Les Misérables

par: Emmanuel Galais

Dans la France du 19e siècle, une histoire poignante de rêves brisés, d'amour malheureux, de passion, de sacrifice et de rédemption : l'affirmation intemporelle de la force inépuisable de l'âme humaine. Quand Jean Valjean promet à Fantine de sauver sa fille Cosette du destin tragique dont elle est elle-même victime, la vie du forçat et de la gamine va en être changée à tout jamais.

Il y a trente ans lorsque Alain Boublil et Claude-Michel Schönberg décidèrent d’adapter l’œuvre magnifique et complexe de Victor Hugo : « Les Misérables », personne n’y croyait.
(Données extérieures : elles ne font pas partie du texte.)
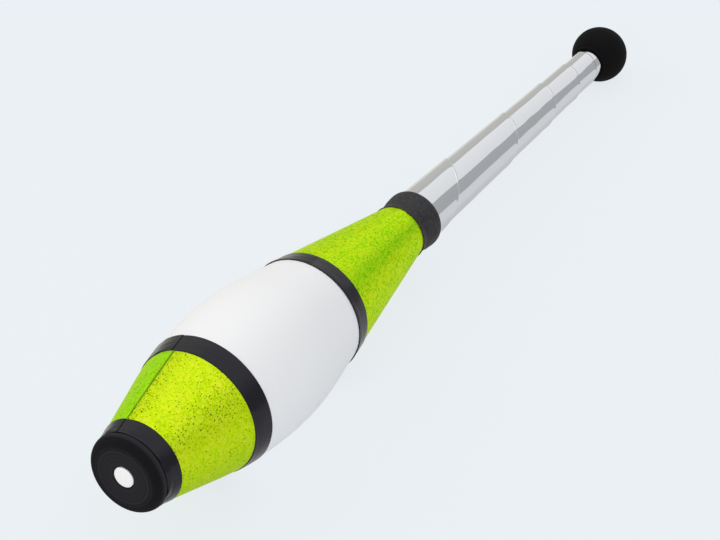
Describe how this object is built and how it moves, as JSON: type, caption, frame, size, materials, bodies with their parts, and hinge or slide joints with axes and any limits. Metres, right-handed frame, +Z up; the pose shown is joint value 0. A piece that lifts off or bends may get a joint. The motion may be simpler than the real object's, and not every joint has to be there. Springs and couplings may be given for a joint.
{
  "type": "juggling club",
  "caption": "Juggling club: hollow bulging body on a wooden rod, long tapered foam grip, soft ball knob at one end and a flat soft cap at the other.",
  "frame": {"origin": "centre of the head cap's flat face, on the club's axis", "axes": "+X along the club from the head to the knob; +Z up with the club lying on its side; +Y completes the right-handed frame"},
  "size_m": [0.5191, 0.0826, 0.0826],
  "materials": {
    "cap_foam": "matte black soft rubber",
    "knob_foam": "matte black soft foam rubber",
    "plug_white": "satin cream white",
    "steel": "zinc plated",
    "beech": "plain turned beech",
    "shell_white": "satin white blow-moulded polyethylene",
    "foil_green_head": "yellow-green holographic glitter foil",
    "foil_green_neck": "yellow-green holographic glitter foil",
    "tape_black": "glossy black PVC tape",
    "foam": "closed-cell foam, hidden under the wrap",
    "wrap_silver": "silver metallised film, wound in laps",
    "band_black": "dull black stretched band"
  },
  "bodies": {
    "root": {"head_plug": "plug_white", "head_screw": "steel", "head_washer": "steel", "head_cap": "cap_foam", "head_bush": "beech", "dowel": "beech", "body_shell": "shell_white", "neck_bush": "beech", "foil_head": "foil_green_head", "foil_neck": "foil_green_neck", "tape_head": "tape_black", "tape_ring_front": "tape_black", "tape_ring_back": "tape_black", "grip_foam": "foam", "handle_wrap": "wrap_silver", "neck_band": "band_black", "knob": "knob_foam", "knob_washer": "steel", "knob_screw": "steel"}
  },
  "joints": []
}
Et pourtant leur création associée à la mise en scène de Robert Hossein, fut au-delà de ce que tout le monde pouvait imaginer. Et paradoxalement, l’adaptation de ce chef d’œuvre français ne connut réellement le succès qu’avec son adaptation anglaise. Depuis 30 ans la comédie musicale fait les grandes heures des planches de Broadway et de Londres. Seulement ce qui fonctionne sur scène, ne se transforme systématiquement pas en succès au cinéma !

Et même si Tobe Hooper soigne sa mise en scène, avec une ouverture surprenante et inspirée, son adaptation se perd dans un découpage logique sur scène, mais insupportable en film. Si les choix scénaristiques, comme celui d’abandonner le passage du petit ramoneur (passage clé du film, où Jean Valjean prend conscience qu’il ne suit pas le bon chemin), pas assez visuel scéniquement, son absence sur grand écran provoque une cassure surprenante et donne au film, des allures de résumé bâclé. Tout comme la transition entre la fin des barricades et la révélation de Jean Valjean à Marius, l’ensemble parait avoir été coupé à la serpette, et laisse le spectateur sur sa fin. L’ œuvre de Boublil et Schönberg perd à l’écran ce qu’elle gagnait sur scène. L’image tragique d’une société qui se meurt pour renaitre de ses cendres, avec des envolées lyriques qui transpercent le cœur d’une émotion magistrale devient d’un seul coup bien fade, par une adaptation trop fidèle de ce succès scénique, seulement le réalisateur en a oublié du coup une cohérence scénaristique qui aurait pu être comblée par des dialogues.

Le réalisateur se laisse porter par la musique, la met en scène avec un lyrisme tragique, peut-être trop appuyé, au point que les personnages s’en retrouve subitement bien effacés, à l’image du couple Thénardier, qui perd sa folie scénaristique, au profit d’un couple sordide (certes ils le sont dans le roman) mais la musique les rendait plus colorés, plus nuancés et apportait une sorte de fraicheur cynique, au point de déclencher certains rires dans la salle lors de leur duo de présentation. Dans le film, la scène est presque ennuyeuse, et Sacha Baron Cohen (Borat) semble avoir apprit une mauvais nouvelle pendant le tournage (l’échec commercial de sa dernière réalisation ?). Quand à Hugh Jackman (X-Men), son talent est indéniable, mais sa voix aigue par rapport aux précédents interprètes du rôle sur scène surprend, et fait presque regretter que les rôles ne soient pas inverser avec Russell Crowe (Gladiator), certes, pas forcément bon chanteur, mais avec un physique plus proche de l’image que l’on se fait de Jean Valjean. A noter tout de même les prestations impeccable et remarquable d’Anna Hatthaway (Le diable s'habille en Prada) en Fantine et Eddie Redmayne (My Week with Marilyn) en Marius. Pour les amateurs de la comédie musicale, on pourra noter la présence de Colm Wilkinson dans le rôle de l’évêque, et qui n’est autre que celui qui a créé le rôle Jean Valjean dans la première version anglaise sur scène.

En conclusion, « Les misérables » de Tom Hooper, n’est absolument pas un mauvais film, la mise en scène est soignée, fidèle au spectacle, donne une autre vision de l’œuvre musicale de Boublil et Schönberg très sombre, moins colorées. Mais le transfert de l’adaptation scénique de l’œuvre de Victor Hugo, perd en volume et en intérêt dans son passage sur grand écran, notamment par des raccourcis incompréhensibles à l’écran, les chants par les obligations de la mise en scène perdent en lyrisme, à l‘instar de la chanson des Thénardiers, ou encore celle d‘ouverture. Certaines chansons sont même tout juste reconnaissable comme la chanson de Gavroche : « je suis tombé par terre». L’ensemble parait monté à la serpette, et le spectateur ne peut cacher un sentiment de frustration. Pour un peu que vous ayez lu le livre et vu les différentes adaptations au cinéma et à la télé et que vous ayez apprécié à sa juste valeur la comédie musicale française et anglo-saxonne, le plaisir est gâchée et finalement regrettable.